If the set’s own iterator and its own contains() method disagree about whether an element is in the set, then the set clearly is broken. You can see this code in action on Online Python Tutor.

What’s going on? List<String> is a mutable object. In the standard Java implementation of collection classes like List, mutations affect the result of equals() and hashCode(). When the list is first put into the HashSet, it is stored in the hash bucket corresponding to its hashCode() result at that time. When the list is subsequently mutated, its hashCode() changes, but HashSet doesn’t realize it should be moved to a different bucket. So it can never be found again.

When equals() and hashCode() can be affected by mutation, we can break the rep invariant of a hash table that uses that object as a key.

Here’s a telling quote from the specification of java.util.Set:

Note: Great care must be exercised if mutable objects are used as set elements. The behavior of a set is not specified if the value of an object is changed in a manner that affects equals comparisons while the object is an element in the set.

The Java library is unfortunately inconsistent about its interpretation of equals() for mutable classes. Collections use observational equality, but other mutable classes (like StringBuilder) use behavioral equality.

The lesson we should draw from this example is that equals() should implement behavioral equality. In general, that means that two references should be equals() if and only if they are aliases for the same object. So mutable objects should just inherit equals() and hashCode() from Object. For clients that need a notion of observational equality (whether two mutable objects “look” the same in the current state), it’s better to define a new method, e.g., similar().

The Final Rule for equals and hashCode()

For immutable types:

  • equals() should compare abstract values. This is the same as saying equals() should provide behavioral equality.
  • hashCode() should map the abstract value to an integer.
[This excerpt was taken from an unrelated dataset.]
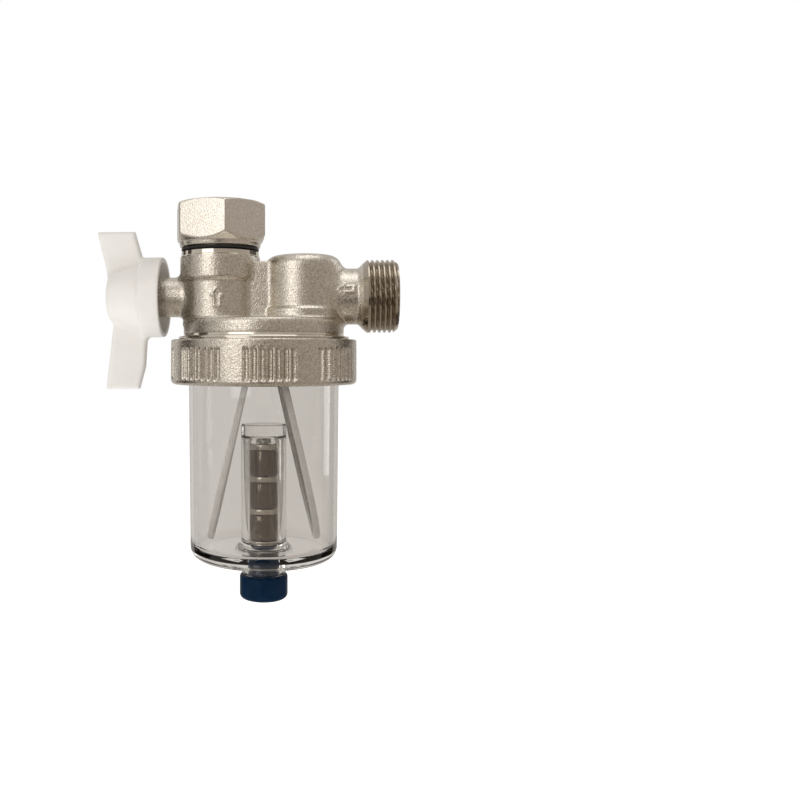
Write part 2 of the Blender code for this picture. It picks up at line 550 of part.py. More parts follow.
# ---------------------------------------------------------------- ring nut
def ring_nut():
    """Clamp ring with groups of finger grooves round it."""
    high, low = RING_NUT_TOP_Z, RING_NUT_BOTTOM_Z
    edge = RING_NUT_ROUND
    outline = [(RING_NUT_BORE_R, high), (RING_NUT_R - EDGE, high), (RING_NUT_R, high - EDGE),
               (RING_NUT_R, low + edge), (RING_NUT_R - 0.3 * edge, low + 0.3 * edge),
               (RING_NUT_R - edge, low), (RING_NUT_MOUTH_R, low), (RING_NUT_MOUTH_R, RING_SHOULDER_Z),
               (RING_NUT_BORE_R, RING_SHOULDER_Z)]
    ring = turned("ring_nut", outline, FILTER_AXIS, steps=80)
    grooves = bmesh.new()
    for group in range(GROOVE_GROUPS):
        for groove in range(GROOVES):
            in_group = (groove - (GROOVES - 1) / 2) * GROOVE_PITCH
            turn = RING_NUT_TURN + group * 2 * pi / GROOVE_GROUPS + in_group
            place = Matrix.Translation((FILTER_X + RING_NUT_R * cos(turn), RING_NUT_R * sin(turn),
                                        (high - GROOVE_TOP + low + GROOVE_BOTTOM) / 2))
            bmesh.ops.create_cone(grooves, segments=6, radius1=GROOVE_R, radius2=GROOVE_R, cap_ends=True,
                                  depth=high - GROOVE_TOP - low - GROOVE_BOTTOM,
                                  matrix=place @ Matrix.Rotation(turn, 4, "Z"))
    return nickel(cut(ring, finish("grooves", grooves)))


# ---------------------------------------------------------------- bowl
def bowl():
    """Clear bowl with a flange, a blind pocket for the magnets and a neck for the cap."""
    inner_top = BOWL_R - BOWL_WALL
    inner_low = BOWL_BOTTOM_R - BOWL_WALL
    outline = [(inner_top, BOWL_TOP_Z), (SKIRT_R, BOWL_TOP_Z), (SKIRT_R, FLANGE_UNDER_Z),
               (BOWL_R, FLANGE_UNDER_Z), (BOWL_BOTTOM_R, BOWL_BOTTOM_Z + BOWL_ROUND)]
    for step in range(1, 5):
        turn = step * pi / 8
        outline.append((BOWL_BOTTOM_R - BOWL_ROUND * (1 - cos(turn)),
                        BOWL_BOTTOM_Z + BOWL_ROUND * (1 - sin(turn))))
    outline += [(BOWL_NECK_R, BOWL_BOTTOM_Z), (BOWL_NECK_R, BOWL_NECK_Z), (POCKET_BORE_R, BOWL_NECK_Z),
                (POCKET_BORE_R, POCKET_CEILING_Z), (0, POCKET_CEILING_Z), (0, POCKET_TOP_Z),
                (POCKET_R - EDGE, POCKET_TOP_Z), (POCKET_R, POCKET_TOP_Z - EDGE),
                (POCKET_R, BOWL_FLOOR_Z + 6 * EDGE), (POCKET_R + 2 * EDGE, BOWL_FLOOR_Z + 2 * EDGE),
                (POCKET_FOOT_R, BOWL_FLOOR_Z), (inner_low - 3 * EDGE, BOWL_FLOOR_Z),
                (inner_low - EDGE, BOWL_FLOOR_Z + EDGE), (inner_low, BOWL_FLOOR_Z + 3 * EDGE)]
    return paint(turned("bowl", outline, FILTER_AXIS), (0.9, 0.9, 0.88), 0.05, alpha=0.3)


# ---------------------------------------------------------------- strainer
def screen_outline(inset):
    """Half outline of a screen as (distance down the screen, half width) points."""
    slope = cos(SCREEN_LEAN)
    straight = (RIDGE_Z - SCREEN_STRAIGHT_Z) / slope
    length = (RIDGE_Z - SCREEN_END_Z) / slope
    half = SCREEN_HALF - inset
    points = [(inset, half)]
    steps = 12
    for step in range(steps):
        turn = step * pi / 2 / steps
        points.append((straight + (length - straight - inset) * sin(turn), half * cos(turn)))
    points.append((length - inset, 0))
    return points


def screen_plate(name, side, inset, thick):
    """Flat plate in the plane of one screen; side is -1 for the left and 1 for the right."""
    half = screen_outline(inset)
    edge = half + [(down, -width) for down, width in reversed(half[:-1])]
    bm = bmesh.new()
    face = bm.faces.new([bm.verts.new((-thick / 2, width, -down)) for down, width in edge])
    grown = bmesh.ops.extrude_face_region(bm, geom=[face])
    moved = [v for v in grown["geom"] if isinstance(v, bmesh.types.BMVert)]
    bmesh.ops.translate(bm, vec=(thick, 0, 0), verts=moved)
    place = (Matrix.Translation((FILTER_X, 0, 0)) @ Matrix.Rotation(STRAINER_TURN, 4, "Z")
             @ Matrix.Translation((side * RIDGE_HALF, 0, RIDGE_Z))
             @ Matrix.Rotation(-side * SCREEN_LEAN, 4, "Y"))
    bmesh.ops.transform(bm, matrix=place, verts=bm.verts)
    return finish(name, bm)


def strainer_frame():
    """Two leaning frames under one ridge, inside the ring that the bowl's rim holds."""
    ring_r = CARRIER_SEAT_R - GAP
    ring_inner = ring_r - CARRIER_WALL
    frame = pipe("strainer_frame", ring_inner, ring_r, SKIRT_BOTTOM_Z, CARRIER_SEAT_Z - GAP, FILTER_AXIS)
    ridge_x, ridge_y, ridge_top = RIDGE_HALF + EDGE, SCREEN_HALF - 2 * EDGE, RIDGE_Z - EDGE
    ridge = block("ridge", (-ridge_x, -ridge_y, ridge_top - FRAME_THICK), (ridge_x, ridge_y, ridge_top))
    turn = Matrix.Translation((FILTER_X, 0, 0)) @ Matrix.Rotation(STRAINER_TURN, 4, "Z")
    ridge.data.transform(turn)
    join(frame, screen_plate("left", -1, 0, FRAME_THICK), screen_plate("right", 1, 0, FRAME_THICK), ridge)
    tab_low, tab_high = SKIRT_BOTTOM_Z + GAP, CARRIER_SEAT_Z - 2 * GAP
    lean = RIDGE_HALF + (RIDGE_Z - (tab_low + tab_high) / 2) * tan(SCREEN_LEAN)
    for side in (-1, 1):
        for end in (-1, 1):
            near, far = sorted((end * ridge_y, end * (ring_inner + BURY)))
            tab = block("tab", (side * lean - TAB_HALF, near, tab_low),
                        (side * lean + TAB_HALF, far, tab_high))
            tab.data.transform(turn)
            join(frame, tab)
    cut(frame, screen_plate("left_window", -1, FRAME_BORDER, 3 * FRAME_THICK),
        screen_plate("right_window", 1, FRAME_BORDER, 3 * FRAME_THICK))
    return paint(frame, (0.8, 0.79, 0.76), 0.4)


def strainer_mesh(name, side):
    """Fine screen in the window of its frame."""
    return steel(screen_plate(name, side, FRAME_BORDER + GAP, MESH_THICK))


# ---------------------------------------------------------------- magnet cartridge
def magnet_stack():
    """Magnets with a pole plate above and below each of them."""
    hole = TIE_R + GAP
    for number in range(1, MAGNETS + 2):
        top = STACK_TOP_Z - (number - 1) * PLATE_STEP
        low = top - PLATE_THICK
        steel(pipe("pole_plate_%d" % number, hole, PLATE_R, low, top, FILTER_AXIS, steps=24))
    for number in range(1, MAGNETS + 1):
        top = STACK_TOP_Z - (number - 1) * PLATE_STEP - PLATE_THICK - GAP
        low = top - MAGNET_LENGTH
        steel(pipe("magnet_%d" % number, hole, MAGNET_R, low, top, FILTER_AXIS, steps=24))


def cartridge_screw():
    """Hexagon screw through the stack into the cap's shank."""
    head_bottom = TIE_TOP_Z - TIE_HEAD
    screw = hexagon("cartridge_screw", TIE_HEAD_FLATS, head_bottom, TIE_TOP_Z, FILTER_AXIS)
    rod = disc("rod", TIE_R, SHANK_TOP_Z - TIE_THREAD, head_bottom + BURY, FILTER_AXIS, steps=20)
    return steel(join(screw, rod))


def cartridge_cap():
    """Blue cap with a shank that carries the magnets."""
    low = CAP_TOP_Z - CAP_HEIGHT
    ring_z = (SHANK_TOP_Z + CAP_TOP_Z) / 2 - CAP_O_RING_DROP
    groove = CAP_O_RING_R + GAP
    groove_r = SHANK_R - 2 * CAP_O_RING_R - GAP
    hole_z = SHANK_TOP_Z - TIE_THREAD - GAP
    outline = [(SHANK_R - EDGE, SHANK_TOP_Z), (SHANK_R, SHANK_TOP_Z - EDGE),
               (SHANK_R, ring_z + groove), (groove_r, ring_z + groove), (groove_r, ring_z - groove),
               (SHANK_R, ring_z - groove), (SHANK_R, CAP_TOP_Z), (CAP_R - EDGE, CAP_TOP_Z),
               (CAP_R, CAP_TOP_Z - EDGE), (CAP_R, low + CAP_ROUND)]
    for step in range(1, 4):
        turn = step * pi / 6
        outline.append((CAP_R - CAP_ROUND * (1 - cos(turn)), low + CAP_ROUND * (1 - sin(turn))))
    outline += [(0, low), (0, hole_z), (TIE_R + GAP, hole_z), (TIE_R + GAP, SHANK_TOP_Z)]
    cap = turned("cartridge_cap", outline, FILTER_AXIS, steps=32)
    rubber(o_ring("cap_o_ring", groove_r + GAP + CAP_O_RING_R, CAP_O_RING_R, ring_z, FILTER_AXIS))
    return paint(cap, (0.01, 0.04, 0.12), 0.4)


def build():
    clear_scene()
    filter_head()
    union_spigot()
    union_nut()
    rubber(pipe("nut_retaining_ring", NUT_BORE_R, RING_R, RING_TOP_Z - RING_THICK, RING_TOP_Z))
    rubber(pipe("union_gasket", TAIL_BORE_R + GASKET_INSET, FLANGE_R, -GASKET_THICK, 0, steps=32))
    ball()
    ball_seat("ball_seat_upper", 1)
    ball_seat("ball_seat_lower", -1)
    valve_stem()
    ring_r = STEM_R + GAP + STEM_O_RING_R
    for number in (1, 2):
        ring_x = PACKING_START_X - GAP - (2 * number - 1) * (STEM_O_RING_R + GAP / 4)
        rubber(o_ring("stem_o_ring_%d" % number, ring_r, STEM_O_RING_R, ring_x, along="X"))
    gland_nut()
    handle()
    handle_screw()
    ring_nut()
    bowl()
    rubber(o_ring("bowl_seal", SEAL_MIDDLE_R, SEAL_R, SKIRT_BOTTOM_Z + SEAL_R, FILTER_AXIS, steps=32))
    white_plastic(pipe("slip_ring", BOWL_R + GAP, SKIRT_R, SLIP_TOP_Z - SLIP_THICK, SLIP_TOP_Z, FILTER_AXIS))
    strainer_frame()
    strainer_mesh("strainer_mesh_left", -1)
    strainer_mesh("strainer_mesh_right", 1)
    magnet_stack()
    cartridge_screw()
    cartridge_cap()


build()
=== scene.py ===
# %% [markdown]
# # A magnetic system filter, piece by piece
# The filter hangs under a boiler. A nickel-plated brass head carries a ball valve, a union nut
# and a threaded port. Below it a clear bowl holds two mesh screens and a stack of magnets.
# The frame of solids is loaded first, and every finer piece is placed from the boxes it gives.

# %% Load the frame
import bmesh
import bpy
import numpy as np
from math import atan, cos, hypot, pi, radians, sin, sqrt, tan
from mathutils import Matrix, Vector


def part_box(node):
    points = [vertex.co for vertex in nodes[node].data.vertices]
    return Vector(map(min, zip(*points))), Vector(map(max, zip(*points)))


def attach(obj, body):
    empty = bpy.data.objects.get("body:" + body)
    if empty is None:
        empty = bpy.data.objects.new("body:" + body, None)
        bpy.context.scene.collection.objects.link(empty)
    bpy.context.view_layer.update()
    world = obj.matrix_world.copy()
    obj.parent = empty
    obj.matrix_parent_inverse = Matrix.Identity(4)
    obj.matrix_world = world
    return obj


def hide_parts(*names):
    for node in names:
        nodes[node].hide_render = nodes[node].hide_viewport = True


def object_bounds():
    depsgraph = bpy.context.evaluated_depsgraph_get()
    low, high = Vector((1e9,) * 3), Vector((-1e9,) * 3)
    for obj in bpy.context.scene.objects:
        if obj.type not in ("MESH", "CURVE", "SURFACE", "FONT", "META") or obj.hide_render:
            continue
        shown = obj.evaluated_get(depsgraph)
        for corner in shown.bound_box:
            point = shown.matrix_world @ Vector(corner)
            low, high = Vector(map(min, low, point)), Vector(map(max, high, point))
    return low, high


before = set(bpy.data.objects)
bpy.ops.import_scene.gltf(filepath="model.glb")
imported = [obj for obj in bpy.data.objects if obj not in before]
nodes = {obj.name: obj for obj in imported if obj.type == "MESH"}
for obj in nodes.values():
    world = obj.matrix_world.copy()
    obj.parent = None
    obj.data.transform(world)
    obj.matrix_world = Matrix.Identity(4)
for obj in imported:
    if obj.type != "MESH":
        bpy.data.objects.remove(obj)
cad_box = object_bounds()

MM = 0.001

# %% [markdown]
# ## Where things are
# Two upright axes rule the whole object: the ball valve's axis, and the filter's axis through
# bowl and ring nut. One level axis carries the handle and the port. They are read from the
# frame's boxes, so nothing here has to be fitted by eye.

# %% Axes and heights
def middle(node):
    low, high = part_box(node)
    return (Vector(low) + Vector(high)) / 2


def top(node):
    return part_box(node)[1][2]


def bottom(node):
    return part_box(node)[0][2]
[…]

So immutable types must override both equals() and hashCode().

For mutable types:

  • equals() should compare references, just like ==. Again, this is the same as saying equals() should provide behavioral equality.
  • hashCode should map the reference into an integer.

So mutable types should not override equals() and hashCode() at all, and should simply use the default implementations provided by Object. Java doesn’t follow this rule for its collections, unfortunately, leading to the pitfalls that we saw above.

Reading exercises

Bag

Suppose Bag<E> is a mutable ADT representing what is often called a multiset, an unordered collection of objects where an object can occur more than once. It has the following operations:

/** make an empty bag */
public Bag<E>()

/** modify this bag by adding an occurence of e, and return this bag */
public Bag<E> add(E e)

/** modify this bag by removing an occurence of e (if any), and return this bag */
public Bag<E> remove(E e)

/** return number of times e occurs in this bag */
public int count(E e)

Suppose we run this code:

Bag<String> b1 = new Bag<>().add("a").add("b");
Bag<String> b2 = new Bag<>().add("a").add("b");
Bag<String> b3 = b1.remove("b");
Bag<String> b4 = new Bag<>().add("b").add("a"); // swap!

(missing explanation)

Bag behavior

If Bag is implemented with behavioral equality, which of the following expressions are true?

(missing explanation)

Bean bag

If Bag were part of the Java API, it would probably implement observational equality, counter to the recommendation in the reading.
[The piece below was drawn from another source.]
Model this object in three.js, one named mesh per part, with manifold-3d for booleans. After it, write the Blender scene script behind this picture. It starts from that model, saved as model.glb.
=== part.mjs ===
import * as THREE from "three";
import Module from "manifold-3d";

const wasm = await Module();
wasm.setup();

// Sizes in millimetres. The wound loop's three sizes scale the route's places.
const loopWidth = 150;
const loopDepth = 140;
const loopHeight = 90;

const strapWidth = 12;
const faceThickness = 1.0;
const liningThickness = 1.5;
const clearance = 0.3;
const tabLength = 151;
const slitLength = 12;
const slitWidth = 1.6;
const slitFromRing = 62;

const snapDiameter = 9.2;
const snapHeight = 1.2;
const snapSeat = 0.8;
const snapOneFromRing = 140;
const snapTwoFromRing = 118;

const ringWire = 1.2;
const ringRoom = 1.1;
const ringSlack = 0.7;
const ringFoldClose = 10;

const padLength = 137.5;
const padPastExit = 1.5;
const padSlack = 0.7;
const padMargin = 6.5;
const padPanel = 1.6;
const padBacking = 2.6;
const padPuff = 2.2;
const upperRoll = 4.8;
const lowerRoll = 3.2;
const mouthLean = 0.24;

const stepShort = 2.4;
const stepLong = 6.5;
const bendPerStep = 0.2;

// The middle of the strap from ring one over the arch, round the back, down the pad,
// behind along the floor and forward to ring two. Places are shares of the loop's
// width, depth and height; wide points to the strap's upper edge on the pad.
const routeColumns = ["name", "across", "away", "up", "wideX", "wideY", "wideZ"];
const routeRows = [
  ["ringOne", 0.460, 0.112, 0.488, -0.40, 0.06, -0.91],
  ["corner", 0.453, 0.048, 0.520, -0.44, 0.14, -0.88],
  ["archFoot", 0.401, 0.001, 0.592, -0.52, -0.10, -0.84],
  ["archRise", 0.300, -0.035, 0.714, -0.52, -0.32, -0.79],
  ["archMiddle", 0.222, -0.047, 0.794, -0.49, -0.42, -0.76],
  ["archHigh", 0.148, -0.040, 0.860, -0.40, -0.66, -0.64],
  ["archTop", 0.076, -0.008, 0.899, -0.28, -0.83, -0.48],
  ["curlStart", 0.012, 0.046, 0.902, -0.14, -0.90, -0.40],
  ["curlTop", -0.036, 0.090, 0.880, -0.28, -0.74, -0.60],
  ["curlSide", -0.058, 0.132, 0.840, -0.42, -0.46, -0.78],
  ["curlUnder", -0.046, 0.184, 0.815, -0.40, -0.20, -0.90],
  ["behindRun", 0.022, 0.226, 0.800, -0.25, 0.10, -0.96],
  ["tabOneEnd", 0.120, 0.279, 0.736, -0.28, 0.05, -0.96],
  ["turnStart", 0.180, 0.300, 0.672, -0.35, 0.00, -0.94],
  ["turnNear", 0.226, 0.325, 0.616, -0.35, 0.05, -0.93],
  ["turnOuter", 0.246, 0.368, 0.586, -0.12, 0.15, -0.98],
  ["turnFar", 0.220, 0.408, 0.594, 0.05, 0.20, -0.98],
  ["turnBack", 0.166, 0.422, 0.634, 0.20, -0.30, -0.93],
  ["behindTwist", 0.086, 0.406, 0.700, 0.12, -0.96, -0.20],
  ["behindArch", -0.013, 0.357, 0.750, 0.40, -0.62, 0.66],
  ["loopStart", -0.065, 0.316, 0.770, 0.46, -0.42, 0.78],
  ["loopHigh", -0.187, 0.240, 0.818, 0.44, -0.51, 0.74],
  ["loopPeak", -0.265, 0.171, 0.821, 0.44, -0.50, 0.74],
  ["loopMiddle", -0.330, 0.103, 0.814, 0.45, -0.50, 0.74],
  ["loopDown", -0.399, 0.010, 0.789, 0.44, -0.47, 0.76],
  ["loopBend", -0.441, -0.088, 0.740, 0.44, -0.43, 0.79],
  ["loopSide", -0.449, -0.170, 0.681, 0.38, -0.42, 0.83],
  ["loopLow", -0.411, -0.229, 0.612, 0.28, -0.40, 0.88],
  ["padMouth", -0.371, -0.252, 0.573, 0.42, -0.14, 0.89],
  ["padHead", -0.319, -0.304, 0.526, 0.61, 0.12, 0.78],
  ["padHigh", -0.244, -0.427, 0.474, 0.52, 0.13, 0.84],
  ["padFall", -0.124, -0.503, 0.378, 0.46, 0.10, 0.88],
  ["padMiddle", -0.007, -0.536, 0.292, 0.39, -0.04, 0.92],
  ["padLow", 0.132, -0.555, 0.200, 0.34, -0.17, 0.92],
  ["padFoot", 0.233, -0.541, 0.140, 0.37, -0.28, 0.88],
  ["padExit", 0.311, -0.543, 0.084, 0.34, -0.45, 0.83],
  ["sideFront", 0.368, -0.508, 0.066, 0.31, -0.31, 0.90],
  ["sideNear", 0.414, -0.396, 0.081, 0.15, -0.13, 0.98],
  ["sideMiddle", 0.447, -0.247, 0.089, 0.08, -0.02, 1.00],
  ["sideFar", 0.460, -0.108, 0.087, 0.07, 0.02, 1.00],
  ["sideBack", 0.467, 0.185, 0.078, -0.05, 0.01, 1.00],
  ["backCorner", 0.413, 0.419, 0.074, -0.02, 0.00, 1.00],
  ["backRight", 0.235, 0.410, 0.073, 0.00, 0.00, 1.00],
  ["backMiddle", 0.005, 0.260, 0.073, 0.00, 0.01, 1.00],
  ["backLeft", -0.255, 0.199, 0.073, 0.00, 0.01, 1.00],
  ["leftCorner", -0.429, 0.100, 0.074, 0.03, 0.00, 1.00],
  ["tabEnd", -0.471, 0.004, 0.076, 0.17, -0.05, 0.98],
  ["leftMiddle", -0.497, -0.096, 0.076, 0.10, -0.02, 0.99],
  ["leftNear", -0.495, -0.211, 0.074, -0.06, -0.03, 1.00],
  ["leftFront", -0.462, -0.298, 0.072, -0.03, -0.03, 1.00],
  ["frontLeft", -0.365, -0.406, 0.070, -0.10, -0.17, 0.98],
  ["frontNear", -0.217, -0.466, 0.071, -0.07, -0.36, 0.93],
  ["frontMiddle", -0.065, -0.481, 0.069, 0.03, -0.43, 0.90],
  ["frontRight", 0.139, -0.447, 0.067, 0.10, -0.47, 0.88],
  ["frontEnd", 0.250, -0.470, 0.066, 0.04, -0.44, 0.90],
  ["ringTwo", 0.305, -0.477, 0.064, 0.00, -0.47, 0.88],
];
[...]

If Bag implemented observational equality despite the dangers, which of the following expressions are true?

(missing explanation)

Autoboxing and Equality

One more instructive pitfall in Java. We’ve talked about primitive types and their object type equivalents – for example, int and Integer. The object type implements equals() in the correct way, so that if you create two Integer objects with the same value, they’ll be equals() to each other:

Integer x = new Integer(3);
Integer y = new Integer(3);
x.equals(y) → true

But there’s a subtle problem here; == is overloaded. For reference types like Integer, it implements referential equality:

x == y // returns false

But for primitive types like int, == implements behavioral equality:

(int)x == (int)y // returns true

So you can’t really use Integer interchangeably with int. The fact that Java automatically converts between int and Integer (this is called autoboxing and autounboxing) can lead to subtle bugs! You have to be aware what the compile-time types of your expressions are. Consider this:

Map<String, Integer> a = new HashMap(), b = new HashMap();
a.put("c", 130); // put ints into the map
b.put("c", 130);
a.get("c") == b.get("c") → ?? // what do we get out of the map?

You can see this code in action on Online Python Tutor.

Summary

  • Equality should be an equivalence relation (reflexive, symmetric, transitive).
  • Equality and hash code must be consistent with each other, so that data structures that use hash tables (like HashSet and HashMap) work properly.
  • The abstraction function is the basis for equality in immutable data types.
  • Reference equality is the basis for equality in mutable data types; this is the only way to ensure consistency over time and avoid breaking rep invariants of hash tables.

Equality is one part of implementing an abstract data type, and we’ve already seen how important ADTs are to achieving our three primary objectives. Let’s look at equality in particular:

  • Safe from bugs. Correct implementation of equality and hash codes is necessary for use with collection data types like sets and maps. It’s also highly desirable for writing tests. Since every object in Java inherits the Object implementations, immutable types must override them.

  • Easy to understand. Clients and other programmers who read our specs will expect our types to implement an appropriate equality operation, and will be surprised and confused if we do not.

  • Ready for change. Correctly-implemented equality for immutable types separates equality of reference from equality of abstract value, hiding from clients our decisions about whether values are shared. Choosing behavioral rather than observational equality for mutable types helps avoid unexpected aliasing bugs.